On the road, human companionship is limited to colleagues' voices on the CB radio, and the chatter of the hosts of those special pre-dawn talk shows for truckers, purveying weather reports, traffic news and plaintive country music. That much of the cliche is true. But can it really be that much fun; day after day, night after night, listening to Nashville's finest, half-hypnotised by the darkness and the road markers flashing by?

And if it's such a great job, why do people leave in droves, usually having worked for a company for a year or less? These days the problem is what the industry calls "driver shortage". In today's booming economy where more civilised jobs are plentiful, that shortage is getting worse. Still, sympathy for a trucker can be hard to come by, especially when you're on the Beltway and a couple of them perform the one-two squeeze play.

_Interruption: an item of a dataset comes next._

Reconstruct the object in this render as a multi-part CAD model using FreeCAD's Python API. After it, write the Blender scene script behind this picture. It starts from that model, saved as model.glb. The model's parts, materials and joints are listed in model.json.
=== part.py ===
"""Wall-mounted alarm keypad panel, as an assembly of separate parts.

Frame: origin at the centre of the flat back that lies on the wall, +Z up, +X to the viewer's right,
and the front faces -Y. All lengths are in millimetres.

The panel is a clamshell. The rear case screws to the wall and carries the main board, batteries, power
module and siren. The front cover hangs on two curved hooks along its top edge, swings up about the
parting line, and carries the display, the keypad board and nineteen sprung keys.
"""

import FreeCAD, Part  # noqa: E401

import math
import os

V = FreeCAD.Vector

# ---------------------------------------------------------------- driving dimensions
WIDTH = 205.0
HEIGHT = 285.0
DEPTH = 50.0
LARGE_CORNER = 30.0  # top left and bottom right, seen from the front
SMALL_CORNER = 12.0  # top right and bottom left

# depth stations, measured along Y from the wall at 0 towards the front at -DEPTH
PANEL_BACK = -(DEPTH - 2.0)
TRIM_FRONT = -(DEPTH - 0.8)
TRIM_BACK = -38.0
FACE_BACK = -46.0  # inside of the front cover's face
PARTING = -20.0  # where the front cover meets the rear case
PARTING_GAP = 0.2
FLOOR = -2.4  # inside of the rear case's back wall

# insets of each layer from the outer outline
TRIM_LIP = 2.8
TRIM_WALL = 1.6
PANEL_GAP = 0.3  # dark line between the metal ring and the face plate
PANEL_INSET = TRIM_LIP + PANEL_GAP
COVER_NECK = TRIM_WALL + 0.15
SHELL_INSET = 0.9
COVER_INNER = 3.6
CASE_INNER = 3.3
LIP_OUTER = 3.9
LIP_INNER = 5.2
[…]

Now the Beltway may be Washington's eight-lane ringroad, but it's also a segment of I-95, the great road artery of the east coast, running 2,000 plus miles from Miami to the Canadian border. More important, I-95 is infested with trucks. One second you can see trees and open country: the next, daylight vanishes and your car is trapped in a sheer-sided metal canyon, moving at 60 mph or more. And that canyon can be terrifyingly narrow: for some of these behemoths, about as long as a cricket pitch and 7ft wide, standard traffic lanes give only six inches clearance on either side.

These are arguments you cannot win. At such moments you remember the stories about drivers asleep at the wheel, of booze and drugs on the job, and how a touch of the brakes can send a truck's rear end jack-knifing across the highway. But how to escape? These 40-ton monsters can go at least as fast as you. Shake them off, and they or their kin will soon be thundering up behind you again. Slow down, and ones behind you will replace them.

But are they really that dangerous? The figures offer little comfort: in 1993, accidents involving heavy trucks killed nearly 4,000 people, including 400 drivers. Despite the barrage of regulations - many of them dating back to the Thirties when roads were far emptier and refrigerated trucks a rarity - in some states drivers are required to take no more than eight hours rest between shifts as long as 15 hours. Small wonder that not drink or drugs, but falling asleep, is the biggest single reason for accidents. So much for that romantic image. Driving on the Beltway may be hell. But who'd be a trucker?